**EXERCISE GOAL**
Print the records below from the first line through the line containing "foot_bulge = 4.5; // [1:0.5:6]", both included, word for word.

** START **

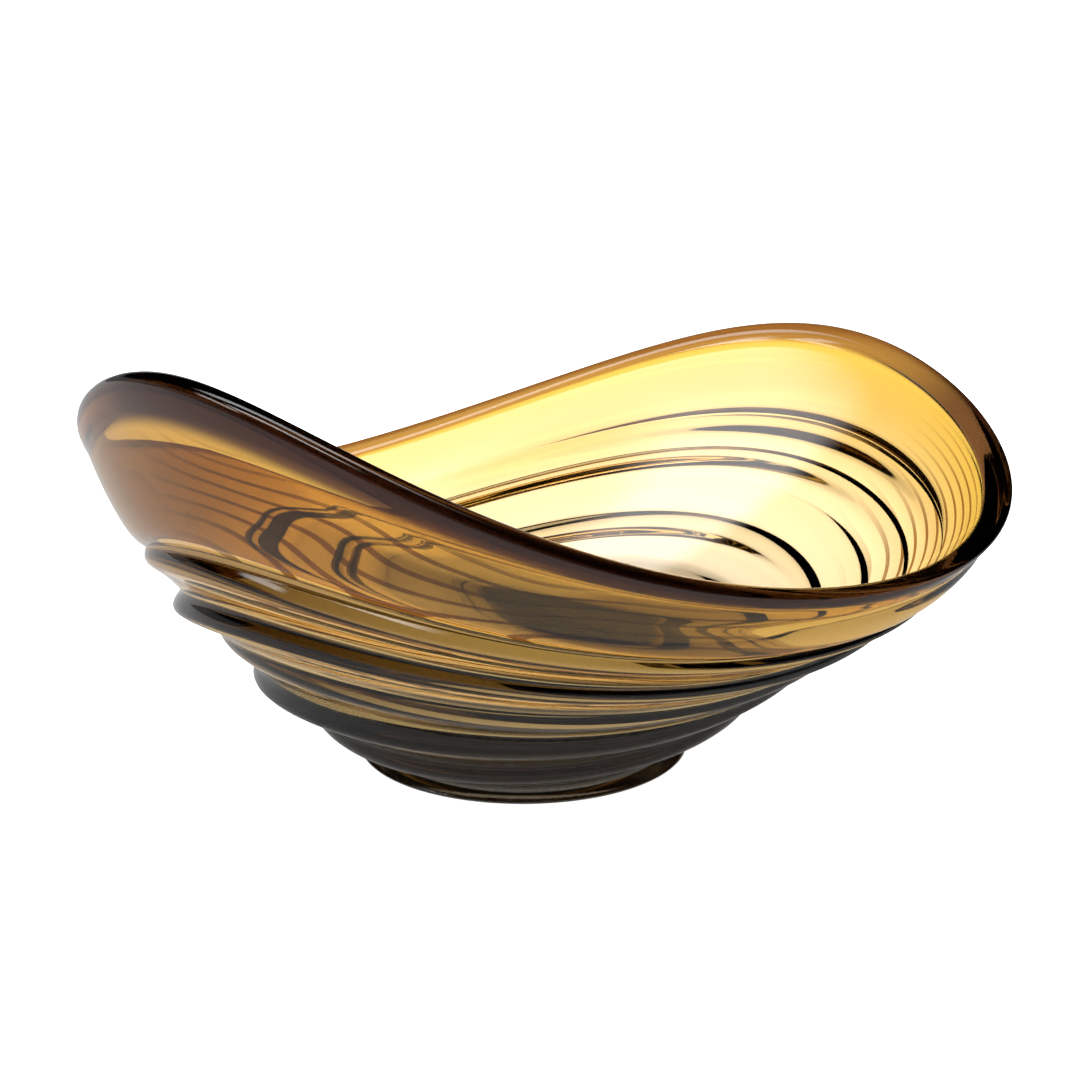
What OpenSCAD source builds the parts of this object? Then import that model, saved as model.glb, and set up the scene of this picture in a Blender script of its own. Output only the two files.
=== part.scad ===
// Heavy free-standing art glass bowl with a waved oval rim, stepped ledges round
// its outside, a smooth inside and a round smoke-grey foot.
// The long axis of the rim lies along X and the foot stands on z = 0, centred on the origin.
// A point of the wall is named by its turn (0 to 360 degrees round the bowl, from +X)
// and its level (0 at the top of the foot, 1 at the top of the rim).

/* [Foot] */
// Radius of the foot where the wall rises from it
foot_radius = 62.5; // [55:0.5:70]
// Height of the foot
foot_height = 6.5; // [5:0.5:9]
// How far the side of the foot bulges
foot_bulge = 4.5; // [1:0.5:6]

/* [Rim outline] */
// Half the length of the rim
rim_half_length = 200; // [180:1:220]
// Half the width of the rim
rim_half_width = 150; // [135:1:165]
// Distance of the rim's middle from the middle of the foot, along X
rim_shift_x = 11.6; // [0:0.1:15]
// Distance of the rim's middle from the middle of the foot, along Y
rim_shift_y = -1.2; // [-6:0.1:6]
// How much the ends of the oval are blunted
rim_blunt_x = 8.3; // [0:0.1:12]
// How much the sides of the oval are flattened
rim_blunt_y = 6; // [0:0.1:10]

/* [Rim height] */
// Mean height of the rim
rim_height = 135; // [120:0.5:150]
// Rise and fall of the rim about its mean height, twice round the bowl
rim_wave = 36; // [25:0.5:42]
// Turn of the first high point of that wave
wave_turn = 22; // [0:1:45]
// Further turn of the wave at the foot
wave_twist = 1; // [-5:0.5:15]
// How fast the wave dies away towards the foot
wave_fade = 1.75; // [1.3:0.05:2]
// Lift of the end at turn 180 over the end at turn 0, as an amplitude
lean_x = -19.5; // [-24:0.5:0]
// Lift of the side at turn 270 over the side at turn 90, as an amplitude
lean_y = -8; // [-15:0.5:0]
// Small third wave of the rim, along X and along Y
third_wave = -2.5; // [-4:0.5:0]

/* [Wall] */
// Fullness of the wall at mid height, along X
full_x = 0.35; // [0.2:0.01:0.5]
// How late up the wall that fullness comes, along X, as a power
late_x = 0.9; // [0.5:0.1:1.5]
// Fullness of the wall at mid height, along Y
full_y = 0.25; // [0.1:0.01:0.4]
// How late up the wall that fullness comes, along Y, as a power
late_y = 1.1; // [0.5:0.1:1.5]
// Sideways drift of the wall at mid height, along X
drift_x = 1.5; // [0:0.1:4]
// Sideways drift of the wall at mid height, along Y
drift_y = -8.5; // [-10:0.1:0]
// Tilt of the ledges at mid height along X, as an amplitude
tilt_x = 12.3; // [5:0.1:15]
// Tilt of the ledges at mid height along Y, as an amplitude
tilt_y = 8; // [0:0.1:12]
// Glass thickness just below the rim
rim_wall = 7.5; // [6:0.5:9]
// Extra glass thickness at the foot
foot_wall = 7; // [4:0.5:9]
// Thickness of the floor above the top of the foot
floor_lift = 18; // [14:0.5:22]

/* [Ledges] */
// Level of the highest notch, where the upper wall starts
notch_top = 0.735; // [0.72:0.005:0.75]
// How the ledges crowd towards the rim, as a power, where 1 spaces them evenly
notch_crowd = 0.8; // [0.75:0.05:1]
// Depth of a ledge, as a share of its width
ledge_depth = 0.16; // [0.1:0.01:0.22]
// Place of the fullest point of a ledge, as a power of its width
ledge_lead = 2.4; // [1.5:0.1:3]
// How much the ledges are drawn together at the back, as a share of their spacing
back_squeeze = 1.5; // [0:0.1:1.8]
// Depth of the step under the upper wall
brow_depth = 6; // [3:0.25:7]
// Depth of the fine grooves
groove_depth = 1.6; // [0.5:0.1:2]

/* [Rim roll] */
// Level where the rolled rim starts
roll_level = 0.93; // [0.92:0.01:0.96]
// How far the roll stands proud, as a share of its half width
roll_proud = 0.7; // [0.1:0.05:0.8]

/* [Hidden] */
turn_steps = 72;
turn_step = 360 / turn_steps;
ledge_steps = 7;
brow_steps = 5;
inside_steps = 10;
roll_steps = 10;
ledge_count = 5;
// Levels of the notches between the ledges, from the foot up
notches = [for (k = [0:ledge_count]) notch_top * pow(k / ledge_count, notch_crowd)];
// Level that the ledges are drawn towards, and the turn where they are closest
squeeze_level = 0.47;
squeeze_turn = 64;
// Share of the depth that each ledge, and last the upper wall's step, has at the front
front = [0.8, 0.9, 0.6, 1.3, 1.7, 1];
// Share of the depth that each of them has at the back
back = [0.5, 2.6, 0.2, 2.8, 0.1, 0.1];
// Turn that counts as the back for them, and how narrowly the back is taken, as a power
back_turn = 110;
back_power = 3;
last = ledge_count;
// Slope of the ledges' bulge below the horizontal, at the foot and at the rim
bulge_slope_foot = 50;
bulge_slope_rim = 15;
// Grooves: level, width in levels, turn where deepest
grooves = [[0.885, 0.03, 350], [0.32, 0.018, 30]];
// How fast the upper wall swells above its lowest edge, as a share of its height
brow_rise = 0.09;
// Steps up the side of the foot and round it, and how high its fullest point lies, as a power
foot_side_steps = 10;
foot_sides = 144;
foot_power = 0.7;
// How flat the floor is and how late it meets the wall, as powers of the level
floor_power = 6;
floor_lift_power = 7;
// How square the section of the rolled rim is, as a power
roll_power = 0.7;
// How far the rings crowd towards the floor inside, and towards the step outside, as powers
inside_crowd = 1.4;
brow_crowd = 1.5;

function mix(a, b, k) = a + (b - a) * k;

// Share of the way from the foot's outline to the rim's outline
function fill(s, full, late) = s + full * s * (1 - s) * pow(2 * s, late);

// Height of the wall before its ledges are formed
function wall_z(t, s) =
    let (
        middle = 4 * s * (1 - s),
        crest = wave_turn + wave_twist * (1 - s),
        wave = rim_wave * cos(2 * (t - crest)),
        third = third_wave * (cos(3 * t) + sin(3 * t)),
        lean = lean_x * cos(t) + lean_y * sin(t)
    )
    foot_height + (rim_height - foot_height) * s
        + pow(s, wave_fade) * (wave + third + lean)
        + middle * (tilt_x * cos(t) + tilt_y * sin(t));

// Point of the wall before its ledges are formed
function wall_point(t, s) =
    let (
        middle = 4 * s * (1 - s),
        half_x = mix(foot_radius, rim_half_length, fill(s, full_x, late_x)),
        half_y = mix(foot_radius, rim_half_width, fill(s, full_y, late_y)),
        x = half_x * cos(t) - s * s * rim_blunt_x * cos(3 * t) + s * rim_shift_x,
        y = half_y * sin(t) + s * s * rim_blunt_y * sin(3 * t) + s * rim_shift_y
    )
    [x + middle * drift_x, y + middle * drift_y, wall_z(t, s)];

// Direction in which a ledge bulges: outwards and down
function bulge_way(t, s) =
    let (slope = mix(bulge_slope_foot, bulge_slope_rim, s))
    [cos(t) * cos(slope), sin(t) * cos(slope), -sin(slope)];

// Strength of ledge k at turn t
function strength(t, k) = mix(front[k], back[k], pow(0.5 + 0.5 * cos(t - back_turn), back_power));

// Level of notch k at turn t
function notch(t, k) =
    let (
        level = notches[k],
        near = 0.5 + 0.5 * cos(t - squeeze_turn)
    )
    level + back_squeeze * near * level * (1 - level) * (squeeze_level - level);

// Depth of a fine groove
function groove_cut(t, s, g) =
    let (away = (s - g[0]) / g[1])
    groove_depth * exp(-away * away) * (0.5 + 0.5 * cos(t - g[2]));

function all_grooves(t, s) = s > 0 ? groove_cut(t, s, grooves[0]) + groove_cut(t, s, grooves[1]) : 0;

// Point of the wall moved out by a bulge, less its grooves
function bulged_point(t, s, bulge) = wall_point(t, s) + (bulge - all_grooves(t, s)) * bulge_way(t, s);

// Point of ledge k, where u goes from 0 at its lower notch to 1 at its upper notch
function ledge_point(t, k, u) =
    let (
        low = notch(t, k),
        high = notch(t, k + 1),
        chord = norm(wall_point(t, high) - wall_point(t, low)),
        bulge = ledge_depth * chord * strength(t, k) * sin(180 * pow(u, ledge_lead))
    )
    bulged_point(t, mix(low, high, u), bulge);

// Point of the upper wall, fullest just above its lowest edge
function brow_point(t, s) =
    let (
        u = (s - notch(t, last)) / (1 - notch(t, last)),
        bulge = brow_depth * strength(t, last) * (1 - u) * (1 - exp(-u / brow_rise))
    )
    bulged_point(t, s, bulge);

// Point of the smooth inside
function inside_point(t, s) =
    let (
        p = wall_point(t, s),
        reach = norm([p[0], p[1]]),
        thick = mix(foot_wall, 0, s) + rim_wall,
        open = (1 - pow(1 - s, floor_power)) * (1 - thick / reach),
        lift = floor_lift * pow(1 - s, floor_lift_power)
    )
    [p[0] * open, p[1] * open, p[2] + lift];

function ledge_ring(k, u) = [for (i = [0:turn_steps - 1]) ledge_point(i * turn_step, k, u)];
function brow_ring(u) = [
    for (i = [0:turn_steps - 1])
        let (t = i * turn_step)
        brow_point(t, mix(notch(t, last), roll_level, u))
];
function inside_ring(s) = [for (i = [0:turn_steps - 1]) inside_point(i * turn_step, s)];

// Point of the rolled rim: a goes from 0 at the outside edge to 180 at the inside edge
function roll_point(t, a) =
    let (
        out_low = brow_point(t, roll_level),
        in_low = inside_point(t, roll_level),
        out_top = brow_point(t, 1),
        in_top = inside_point(t, 1),
        half = (out_low - in_low) / 2,
        low = (out_low + in_low) / 2,
        top = (out_top + in_top) / 2,
        side = sign(cos(a)) * pow(abs(cos(a)), roll_power) * (1 + roll_proud * sin(a))
    )
    low + (top - low) * sin(a) + half * side;

// Levels of the rings on the inside, from the roll to the floor
inside_levels = [
    for (j = [0:inside_steps - 1])
        roll_level * pow(1 - j / inside_steps, inside_crowd)
];

// Closed solid from stacked rings of points, with the first and the last ring filled
module closed_rings(rings) {
    count = len(rings);
    points = [for (r = rings) each r];
    sides = [
        for (j = [0:count - 2])
            for (i = [0:turn_steps - 1])
                let (
                    a = j * turn_steps + i,
                    b = j * turn_steps + (i + 1) % turn_steps,
                    c = b + turn_steps,
                    d = a + turn_steps
                )
                each [[a, d, c], [a, c, b]]
    ];
    first_cap = [for (i = [0:turn_steps - 1]) i];
    last_cap = [for (i = [turn_steps - 1:-1:0]) (count - 1) * turn_steps + i];
    polyhedron(points = points, faces = concat(sides, [first_cap, last_cap]), convexity = 10);
}

// Closed band from rings of points, with the last ring joined to the first
module closed_band(rings) {
    count = len(rings);
    points = [for (r = rings) each r];
    sides = [
        for (j = [0:count - 1])
            for (i = [0:turn_steps - 1])
                let (
                    next = (j + 1) % count,
                    right = (i + 1) % turn_steps,
                    a = j * turn_steps + i,
                    b = j * turn_steps + right,
                    c = next * turn_steps + right,
                    d = next * turn_steps + i
                )
                each [[a, d, c], [a, c, b]]
    ];
    polyhedron(points = points, faces = sides, convexity = 10);
}

// Round standing foot, a true solid of revolution with a flat underside
module foot() {
    side = [
        for (j = [0:foot_side_steps])
            let (a = j / foot_side_steps)
            [foot_radius + foot_bulge * (2 * sin(180 * pow(a, foot_power)) - 1 + a), a * foot_height]
    ];
    color("dimgray")
        rotate_extrude($fn = foot_sides)
            polygon(concat([[0, 0]], side, [[0, foot_height]]));
}

// Stepped amber wall with its floor
module bowl_wall() {
    ledge_rings = [for (k = [0:last - 1]) for (j = [0:ledge_steps - 1]) ledge_ring(k, j / ledge_steps)];
    brow_rings = [for (j = [0:brow_steps]) brow_ring(pow(j / brow_steps, brow_crowd))];
    inside_rings = [for (s = inside_levels) inside_ring(s)];
    color("goldenrod")
        closed_rings(concat(ledge_rings, brow_rings, inside_rings));
}

// Rolled lip along the top of the wall
module rim_roll() {
    rings = [
        for (j = [0:roll_steps])
            [for (i = [0:turn_steps - 1]) roll_point(i * turn_step, 180 * j / roll_steps)]
    ];
    color("saddlebrown")
        closed_band(rings);
}

foot();
bowl_wall();
rim_roll();
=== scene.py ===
import logging
import math
from dataclasses import dataclass, field
from enum import Enum
from typing import Any, Union

import bpy
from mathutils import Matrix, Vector


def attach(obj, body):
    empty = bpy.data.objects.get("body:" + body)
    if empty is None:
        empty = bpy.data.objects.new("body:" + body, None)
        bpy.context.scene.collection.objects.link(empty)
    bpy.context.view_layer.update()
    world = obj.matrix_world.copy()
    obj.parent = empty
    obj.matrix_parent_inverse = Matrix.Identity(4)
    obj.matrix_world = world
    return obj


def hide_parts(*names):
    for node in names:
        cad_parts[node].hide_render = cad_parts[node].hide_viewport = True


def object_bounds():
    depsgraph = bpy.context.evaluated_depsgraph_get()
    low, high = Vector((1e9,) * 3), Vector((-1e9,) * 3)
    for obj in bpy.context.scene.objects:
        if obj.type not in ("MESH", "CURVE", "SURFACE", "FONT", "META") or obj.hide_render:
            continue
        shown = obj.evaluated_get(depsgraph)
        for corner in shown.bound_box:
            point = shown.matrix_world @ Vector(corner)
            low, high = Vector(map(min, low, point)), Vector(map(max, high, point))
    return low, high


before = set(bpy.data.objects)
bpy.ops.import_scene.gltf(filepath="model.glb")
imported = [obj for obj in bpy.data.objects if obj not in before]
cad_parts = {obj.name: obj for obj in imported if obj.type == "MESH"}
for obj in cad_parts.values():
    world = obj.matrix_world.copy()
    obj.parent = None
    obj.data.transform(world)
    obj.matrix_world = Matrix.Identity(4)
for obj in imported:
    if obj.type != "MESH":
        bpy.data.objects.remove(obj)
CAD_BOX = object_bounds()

log = logging.getLogger("glass_bowl")

MM = 0.001
FULL_TURN = 2 * math.pi


# ----------------------------------------------------------------------------------------------
# Node trees written as expressions
# ----------------------------------------------------------------------------------------------


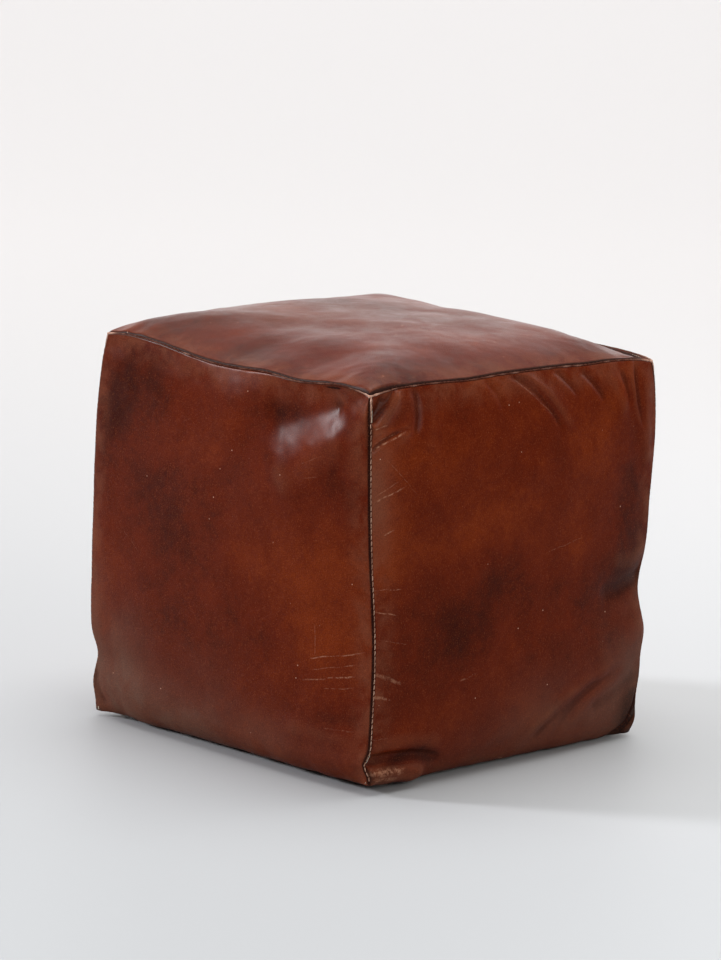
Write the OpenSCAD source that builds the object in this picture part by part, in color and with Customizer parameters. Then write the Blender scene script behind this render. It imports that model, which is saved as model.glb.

** END **

**ANSWER FOR THIS EXERCISE**
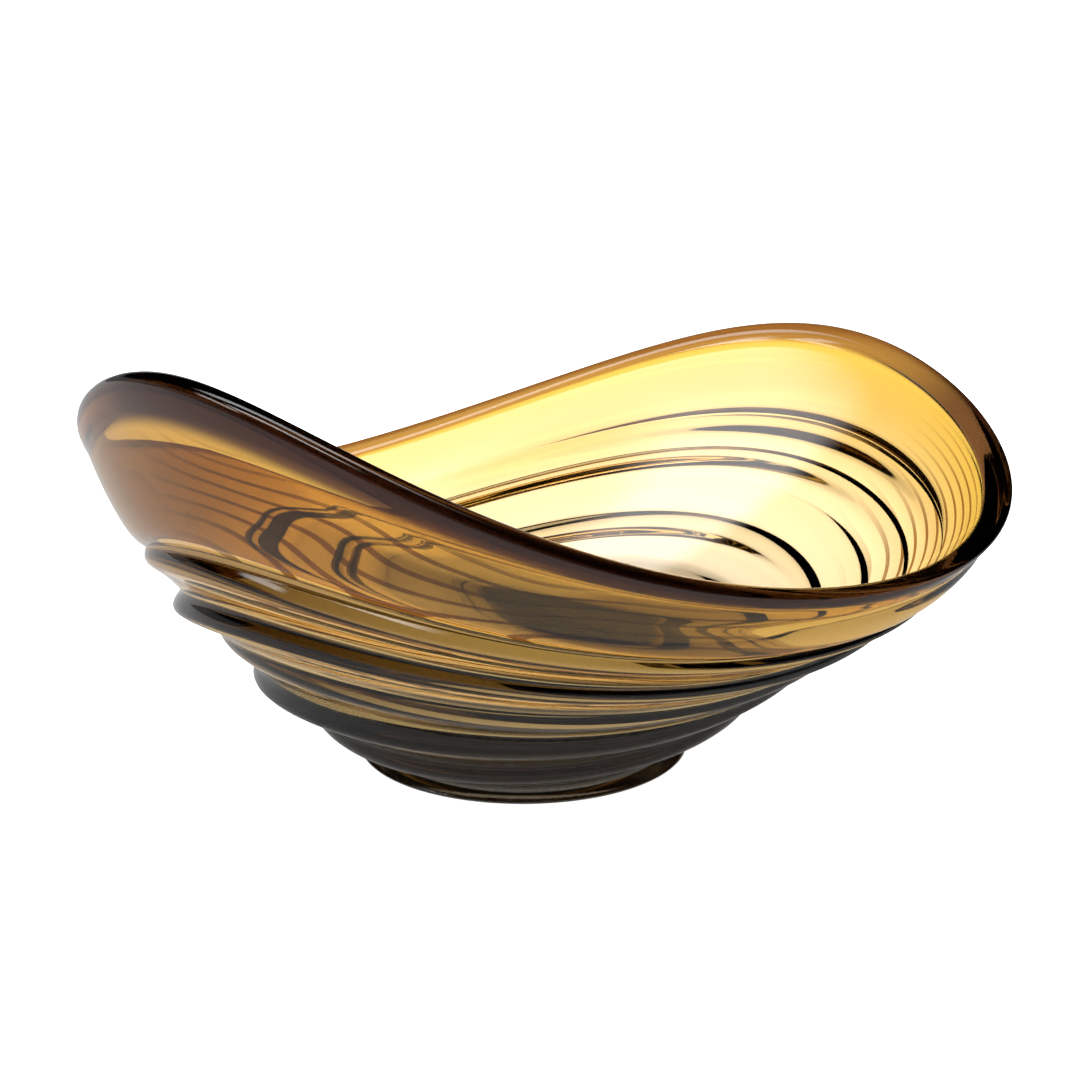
What OpenSCAD source builds the parts of this object? Then import that model, saved as model.glb, and set up the scene of this picture in a Blender script of its own. Output only the two files.
=== part.scad ===
// Heavy free-standing art glass bowl with a waved oval rim, stepped ledges round
// its outside, a smooth inside and a round smoke-grey foot.
// The long axis of the rim lies along X and the foot stands on z = 0, centred on the origin.
// A point of the wall is named by its turn (0 to 360 degrees round the bowl, from +X)
// and its level (0 at the top of the foot, 1 at the top of the rim).

/* [Foot] */
// Radius of the foot where the wall rises from it
foot_radius = 62.5; // [55:0.5:70]
// Height of the foot
foot_height = 6.5; // [5:0.5:9]
// How far the side of the foot bulges
foot_bulge = 4.5; // [1:0.5:6]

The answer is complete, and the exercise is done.